> **SHORT EXERCISE**: Quote the material below exactly as written, from the first line to the line that holds "V = FreeCAD.Vector", endpoints included.

> **DATA SEGMENT**:
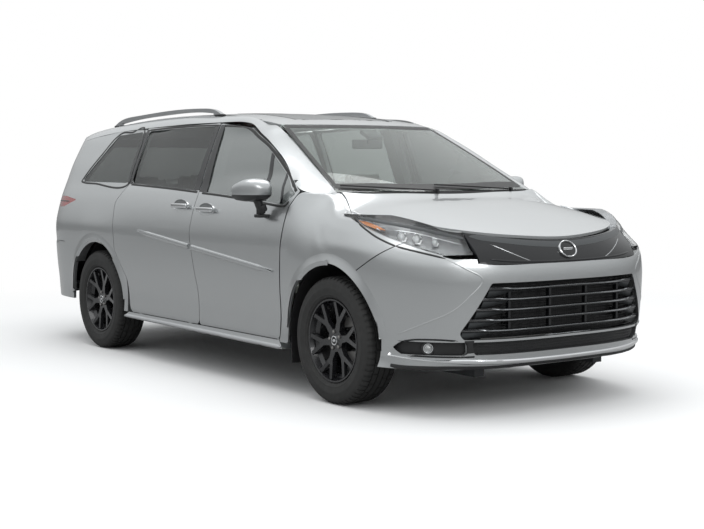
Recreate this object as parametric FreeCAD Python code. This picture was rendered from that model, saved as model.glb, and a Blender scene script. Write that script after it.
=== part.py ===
import FreeCAD, Part
import math
import os

V = FreeCAD.Vector

# A seven-seat family van in millimetres: +X forward, +Y left, +Z up.
# The origin is on the ground, midway along the body and on its centre plane.
# A station pair is (where, value); a smooth curve goes through the stations of each table.

# Overall sizes
LENGTH = 5175.0
WIDTH = 1994.0
WHEELBASE = 3061.0
FRONT_AXLE_X = 1617.0
TRACK = 1710.0
TYRE_DIAMETER = 739.0
TYRE_WIDTH = 235.0
RIM_DIAMETER = 457.0
RIM_WIDTH = 178.0
ARCH_RADIUS = 440.0
SILL_BOTTOM = 266.0
DOOR_BOTTOM = 322.0
PANEL_GAP = 5.0
FIT = 0.3

# Wall thicknesses
DOOR_WALL = 75.0
FRAME_WALL = 45.0
COVER_WALL = 20.0
ROOF_WALL = 34.0
HOOD_WALL = 16.0
GLASS_WALL = 5.0
GLASS_INSET = 4.0

HALF_LENGTH = LENGTH / 2
HALF_WIDTH = WIDTH / 2
REAR_AXLE_X = FRONT_AXLE_X - WHEELBASE
WHEEL_Y = TRACK / 2
WHEEL_Z = TYRE_DIAMETER / 2
TYRE_R = TYRE_DIAMETER / 2
RIM_R = RIM_DIAMETER / 2

# Body side, seen in a cross section: how far it lies inside the half width at each height
DOOR_SECTION = ((266, 12), (330, 29), (450, 32), (600, 19), (750, 9), (900, 7), (1000, 17), (1100, 39),
                (1190, 68), (1250, 94))
FENDER_SECTION = ((266, 12), (330, 29), (450, 32), (600, 19), (750, 9), (900, 12), (1000, 42), (1050, 67),
                  (1100, 102), (1140, 135), (1200, 180), (1250, 215))
BELT_TOP = 1250.0
TUMBLEHOME = 146.0
TUMBLEHOME_HEIGHT = 386.0
EDGE_DROP = 96.0
ROOF_ROLL = ((0, 0), (30, 18), (58, 62), (72, 122))
CABIN_TAPER = ((-1400, 0), (0, 0), (400, 12), (800, 20), (1100, 25), (1400, 45))

# Roof centre line
ROOF_LINE = ((-2300, 1640), (-2000, 1680), (-1500, 1722), (-900, 1748), (-400, 1752), (0, 1737),
             (250, 1713), (450, 1684), (650, 1643))
ROOF_CROWN = ((0, 0), (220, 3), (430, 10), (600, 21), (640, 24))
DITCH_Y = 640.0

# Nose and tail: how far each height lies inside the end of the body
NOSE_SETBACK = ((266, 75), (285, 57), (350, 27), (450, 7), (600, 0), (750, 2), (850, 22), (970, 87),
                (1060, 150), (1150, 220))
TAIL_SETBACK = ((266, 80), (345, 43), (450, 8), (600, 0), (740, 5), (790, 28), (850, 33), (1000, 43),
                (1140, 58), (1216, 68), (1413, 128), (1607, 238), (1680, 290))
NOSE_ROUND = 937.0
TAIL_ROUND = 837.0
NOSE_POWER = ((266, 3.0), (850, 3.0), (1000, 2.5), (1150, 2.4))
TAIL_POWER = 3.6

# Hood
HOOD_LINE = ((1400, 1236), (1531, 1216), (1600, 1190), (1800, 1152), (2000, 1110), (2200, 1062), (2400, 1005),
             (2500, 972), (2560, 948))
HOOD_DROP = ((1400, 16), (1470, 22), (1544, 82), (1633, 84), (1857, 66), (2096, 48), (2400, 30), (2560, 25))
HOOD_EDGE = ((1450, 770), (1544, 780), (1633, 817), (1857, 790), (2096, 733), (2311, 604), (2412, 444),
             (2471, 243), (2500, 0))
HOOD_REAR_CENTRE_X = 1580.0

# Windscreen
SCREEN_BASE = (1531.0, 1216.0)
SCREEN_TOP = (650.0, 1643.0)
SCREEN_BOW = 2.3e-4
SCREEN_BULGE = 14.0
SCREEN_BASE_HALF = 762.0
SCREEN_TOP_HALF = 617.0


def through(table, u):
    """The value at u on a smooth curve through the stations of a table."""
    n = len(table)
    if u <= table[0][0]:
        (u0, v0), (u1, v1) = table[0], table[1]
        return v0 + (u - u0) * (v1 - v0) / (u1 - u0)
    if u >= table[-1][0]:
        (u0, v0), (u1, v1) = table[-2], table[-1]
        return v1 + (u - u1) * (v1 - v0) / (u1 - u0)
    i = max(k for k in range(n - 1) if table[k][0] <= u)
    u0, v0 = table[i]
    u1, v1 = table[i + 1]
    slope = (v1 - v0) / (u1 - u0)
    before = (v0 - table[i - 1][1]) / (u0 - table[i - 1][0]) if i > 0 else slope
    after = (table[i + 2][1] - v1) / (table[i + 2][0] - u1) if i + 2 < n else slope
    d0 = 0.0 if slope * before <= 0 else 2 * slope * before / (slope + before)
    d1 = 0.0 if slope * after <= 0 else 2 * slope * after / (slope + after)
    h = u1 - u0
    t = (u - u0) / h
    return (v0 * (1 + 2 * t) * (1 - t) ** 2 + d0 * h * t * (1 - t) ** 2
            + v1 * t * t * (3 - 2 * t) + d1 * h * t * t * (t - 1))


def ease(t):
    t = min(max(t, 0.0), 1.0)
    return t * t * (3 - 2 * t)


def roof_z(x):
    return through(ROOF_LINE, x)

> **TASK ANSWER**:
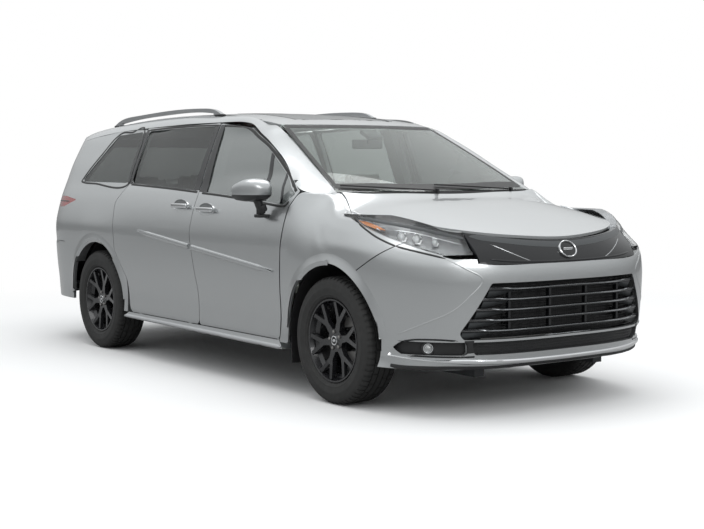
Recreate this object as parametric FreeCAD Python code. This picture was rendered from that model, saved as model.glb, and a Blender scene script. Write that script after it.
=== part.py ===
import FreeCAD, Part
import math
import os

V = FreeCAD.Vector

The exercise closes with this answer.